Pendant son séjour, Jean-Pierre a rencontré plusieurs agriculteurs et agricultrices et membres des équipes locales. Tous et toutes partagent une prise de conscience forte des effets néfastes des pesticides chimiques sur la santé et l’environnement, et affichent une motivation claire à adopter des pratiques agricoles durables.

Mais sur le terrain, cette volonté se heurte à plusieurs obstacles :

  • Des coûts de production élevés ;
  • Une concurrence féroce avec des produits issus de l’agriculture conventionnelle  ;
  • Un accès limité aux marchés.

Ces témoignages rappellent que la transition agroécologique ne peut reposer uniquement sur la bonne volonté des producteurs et productrices. Elle doit être accompagnée par des politiques publiques ambitieuses, un soutien renforcé à la commercialisation de produits agroécologiques en circuits courts, pour garantir au monde paysan un revenu juste et durable.

quelles pistes pour renforcer l’agroécologie en rdc ?

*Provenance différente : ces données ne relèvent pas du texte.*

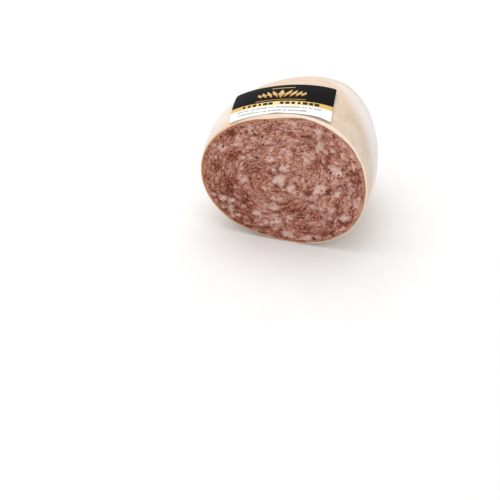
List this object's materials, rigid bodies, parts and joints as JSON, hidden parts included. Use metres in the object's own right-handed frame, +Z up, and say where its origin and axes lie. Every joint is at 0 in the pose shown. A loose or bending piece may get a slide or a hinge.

L’expérience ougandaise offre des enseignements précieux pour accélérer la transition agroécologique en RDC. Au terme de son immersion, Jean-Pierre a identifié plusieurs leviers prioritaires :

  • Renforcer le plaidoyer auprès des autorités pour obtenir une reconnaissance officielle et un ancrage institutionnel durable des pratiques agroécologiques ;
  • Structurer un réseau agroécologique par province, soutenu par une coordination nationale claire et inclusive ;
  • Produire des données probantes sur l’impact de l’agroécologie afin d’alimenter et influencer les politiques ;
  • Sensibiliser les consommateurs et consommatrices, renforcer les liens directs entre monde paysan et société civile pour stimuler la demande en produits agricoles durables.

« L’agroécologie est plus qu’une technique : c’est un mouvement porté par des communautés engagées pour la souveraineté alimentaire, la résilience et la justice environnementale. » conclut Jean-Pierre.


Chez Humundi, nous sommes convaincus que les échanges entre pays peuvent devenir un puissant moteur de changement. Pour que les savoirs circulent, que les voix locales portent, et que l’agroécologie s’affirme partout comme une réponse concrète et partagée face aux défis alimentaires, sociaux et environnementaux.